- [GIVEN TASK]:
Look through the data below and return each line where "manifold" appears.

[Entries with model source code]

************

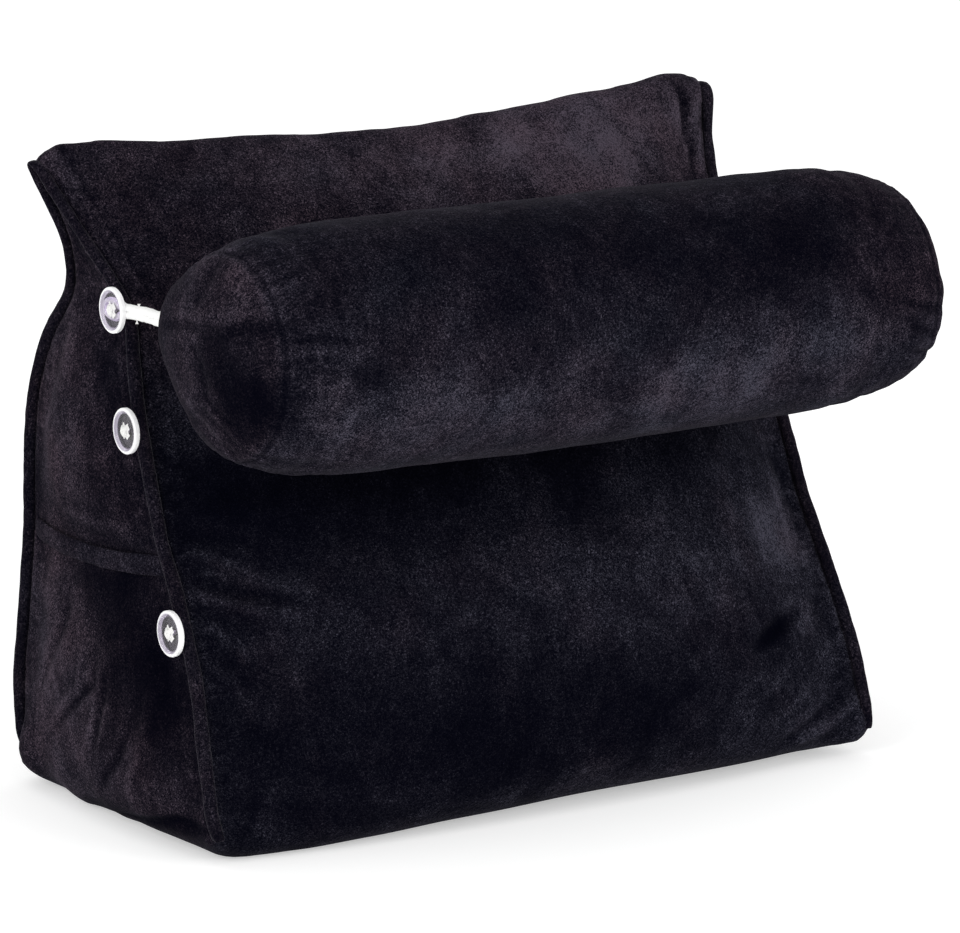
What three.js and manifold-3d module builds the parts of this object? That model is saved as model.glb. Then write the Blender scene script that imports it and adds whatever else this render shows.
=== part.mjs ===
import * as THREE from 'three';
import { mergeVertices } from 'three/addons/utils/BufferGeometryUtils.js';
import Module from 'manifold-3d';

// A wedge backrest pillow: a filled wedge cushion, a filled bolster that rests on its slanted front,
// and two elastic loops that hook the bolster to buttons on the wedge's sides.
// Lengths are in millimetres. Seen from the front, +X is to the right, +Y goes to the back and +Z up.
// While the pieces are made, y = 0 is the front seam at the floor and x = 0 is the middle.

// Driving dimensions
const halfWidth = 223.3; // from the middle to the piping's centre line, before it is drawn in
const pipingRadius = 4;
const gap = 0.3; // between pieces that touch
const clothGap = 1.1; // between the wedge's cloth and what is sewn along it
const bolsterRadius = 70;
const bolsterSeamRadius = 57; // of the round seam at each end
const bolsterSeamX = 214.8; // from the middle to that seam
const bolsterEndDome = 20; // how far a round end stands out past its seam
const bolsterAxis = { y: -14.1, z: 284.4 };
const bolsterEndRise = 2.5; // how far its ends lie above its middle
const loopPull = 17; // how far a loop draws the end seam towards the wedge
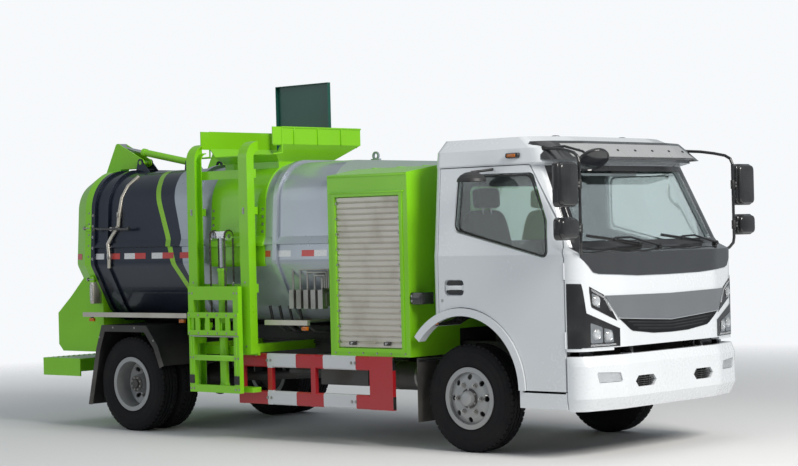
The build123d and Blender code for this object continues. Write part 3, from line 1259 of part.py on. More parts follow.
def main():
    outer = cab_body(0, CAB_BOTTOM_Z)
    inner = cab_body(CAB_WALL, CAB_BOTTOM_Z - 1)
    glass_out = cab_body(GLASS_INSET, BELT_Z - 200)
    glass_in = cab_body(GLASS_INSET + GLASS_T, BELT_Z - 201)
    lamp_zone = both(headlamp_region())
    chrome_zone = grille_region(1165, 985, 640)
    dark_zone = grille_region(983, 860, 600)
    cowl_zone = grille_region(1452, 1310, 700)
    shell = cab_shell(outer, inner)
    pockets = nose_skin(30, 30)
    for zone in (lamp_zone, chrome_zone, dark_zone, cowl_zone):
        shell -= pockets & zone
    for z in HINGE_HEIGHTS:
        shell += both(hinge_knuckles(z, False))
    lug = slab_y([(HINGE_X - 35, HINGE_Z - 20), (HINGE_X + 35, HINGE_Z - 20), (HINGE_X + 20, FLOOR_Z - FLOOR_T + 1),
                  (HINGE_X - 80, FLOOR_Z - FLOOR_T + 1)], RAIL_OUTER_Y + 8, RAIL_OUTER_Y + 28)
    shell += both(lug)
    shell += bar_y(HINGE_X, -RAIL_OUTER_Y - 20, RAIL_OUTER_Y + 20, HINGE_Z, TILT_TUBE_R)
    shell += both(flare())
    save(shell, "cab_shell")
    save(screens(glass_out, glass_in), "windscreens")
    left_door = door(outer, inner)
    left_glass = door_glass(glass_out, glass_in)
    save(left_door, "door_left")
    save(mirrored(left_door), "door_right")
    save(left_glass, "door_glass_left")
    save(mirrored(left_glass), "door_glass_right")
    save(nose_skin(6, 30) & lamp_zone, "headlamps")
    panels = (nose_skin(14, 30) & chrome_zone) + (nose_skin(4, 30) & dark_zone) + (nose_skin(5, 30) & cowl_zone)
    save(panels, "nose_panels")
    save(front_bumper(), "front_bumper")
    save(sun_visor() - outer, "sun_visor")
    save((mirror_set(1) - outer) + (mirror_set(-1) - outer) + (round_mirror() - outer), "mirrors")
    save(kerb_mirror() - mirrored(left_door), "kerb_mirror")
    save(seats(), "seats")
    save(dashboard(), "dashboard")

    for name, side in (("left", 1), ("right", -1)):
        save(tyre(FRONT_AXLE_X, FRONT_WHEEL_Y, side), f"tyre_front_{name}")
        save(front_rim(side), f"rim_front_{name}")
        pair = tyre(REAR_AXLE_X, REAR_OUTER_Y, side) + tyre(REAR_AXLE_X, REAR_INNER_Y, side)
        save(pair, f"tyres_rear_{name}")
        save(rear_rims(side), f"rims_rear_{name}")
        save(knuckle(side), f"knuckle_{name}")
    save(tie_rod(), "tie_rod")
    save(front_beam() + rear_axle(), "axles")
    save(springs(), "leaf_springs")
    save(driveline(), "driveline")
    save(ladder_frame(), "ladder_frame")
    save(subframe(), "subframe")
    save(fuel_tank() + air_tank(), "fuel_and_air_tanks")
    save(side_guard(1) + side_guard(-1), "side_guards")

    save(equipment_locker(), "equipment_locker")
    save(both(roller_shutter()), "roller_shutters")
    save(tank_shell(), "tank_shell")
    save(hopper(), "hopper")
    save(hopper_lid(), "hopper_lid")
    save(lift_frame(), "lift_frame")
    save(lift_crosshead(), "lift_crosshead")
    save(lift_chains(), "lift_chains")
    save(lift_carriage(), "lift_carriage")
    save(tailgate(), "tailgate")
    save(gate_barrels(), "gate_barrels")
    save(gate_rods(), "gate_rods")
    save(mudguards(), "mudguards")
    save(rear_step(), "rear_step")
    save(rear_lamps(), "rear_lamps")
    save(marker_rails(), "marker_rails")
    save(valve_block(), "valves_and_pipes")


main()
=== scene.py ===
"""Looks of a side-loading food-waste collection truck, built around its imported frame."""
import json
import logging
import math
from collections.abc import Callable
from dataclasses import dataclass, field
from enum import Enum

import bmesh
import bpy
from mathutils import Matrix, Vector


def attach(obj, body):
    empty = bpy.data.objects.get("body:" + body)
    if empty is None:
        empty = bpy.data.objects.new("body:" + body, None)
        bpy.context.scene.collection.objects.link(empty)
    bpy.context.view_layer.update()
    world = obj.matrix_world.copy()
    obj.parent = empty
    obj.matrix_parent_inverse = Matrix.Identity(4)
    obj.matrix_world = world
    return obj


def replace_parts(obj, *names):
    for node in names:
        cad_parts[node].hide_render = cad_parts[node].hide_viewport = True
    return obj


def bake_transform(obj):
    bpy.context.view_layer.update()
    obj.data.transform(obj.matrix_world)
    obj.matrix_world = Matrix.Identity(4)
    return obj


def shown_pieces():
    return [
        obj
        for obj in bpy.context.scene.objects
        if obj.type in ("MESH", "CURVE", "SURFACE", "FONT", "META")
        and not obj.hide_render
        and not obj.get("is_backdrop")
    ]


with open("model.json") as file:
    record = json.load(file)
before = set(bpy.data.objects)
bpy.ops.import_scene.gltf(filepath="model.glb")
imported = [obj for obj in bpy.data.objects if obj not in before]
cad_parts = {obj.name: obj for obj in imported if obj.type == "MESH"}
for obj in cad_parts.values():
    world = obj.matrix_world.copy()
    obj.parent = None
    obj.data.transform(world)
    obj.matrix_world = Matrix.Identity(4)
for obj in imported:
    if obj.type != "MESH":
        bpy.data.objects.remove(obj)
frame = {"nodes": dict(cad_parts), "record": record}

LOG = logging.getLogger("truck")
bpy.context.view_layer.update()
Colour = tuple[float, float, float]
Row = tuple[tuple[float, float], ...]
DUST: Colour = (0.30, 0.27, 0.23)
SIDES = {-1: "right", 1: "left"}


def operator(operation: str, reflected: bool = False) -> "Callable[[Sock, float | Sock], Sock]":
    """Make an arithmetic method of a socket out of one operation of the Math node."""
    def apply(self: "Sock", other: "float | Sock") -> "Sock":
        """Add the node."""
        return self.math(operation, other, self) if reflected else self.math(operation, self, other)
    return apply


class Sock:
    """A shader socket that takes part in Python arithmetic."""

    def __init__(self, shader: "Shader", socket: bpy.types.NodeSocket) -> None:
        """Keep the shader that owns the socket."""
        self.shader = shader
        self.socket = socket

    def math(self, operation: str, *values: "float | Sock") -> "Sock":
        """Add a Math node.

        Args:
            operation: The node's operation, such as ADD.
            values: Its inputs in order.

        Returns:
            The node's output.
        """
        return self.shader.node("ShaderNodeMath", {"operation": operation}, dict(enumerate(values)))

    __add__, __radd__ = operator("ADD"), operator("ADD", True)
    __sub__, __rsub__ = operator("SUBTRACT"), operator("SUBTRACT", True)
    __mul__, __rmul__ = operator("MULTIPLY"), operator("MULTIPLY", True)
    __truediv__, __rtruediv__ = operator("DIVIDE"), operator("DIVIDE", True)
    __pow__, __gt__, __lt__ = operator("POWER"), operator("GREATER_THAN"), operator("LESS_THAN")

    def clamped(self) -> "Sock":
        """Held between zero and one."""
        return self.shader.node("ShaderNodeClamp", {}, {0: self})

    def fraction(self) -> "Sock":
        """Part after the point."""
        return self.math("FRACT", self)

    def size(self) -> "Sock":
        """Absolute value."""
        return self.math("ABSOLUTE", self)

    def ramp(self, low: float, high: float) -> "Sock":
        """Rise from zero at low to one at high, smoothly held outside."""
        settings = {"interpolation_type": "SMOOTHSTEP"}
        return self.shader.node("ShaderNodeMapRange", settings, {0: self, 1: low, 2: high, 3: 0.0, 4: 1.0})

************

- [RESULT]:
What three.js and manifold-3d module builds the parts of this object? That model is saved as model.glb. Then write the Blender scene script that imports it and adds whatever else this render shows.
import Module from 'manifold-3d';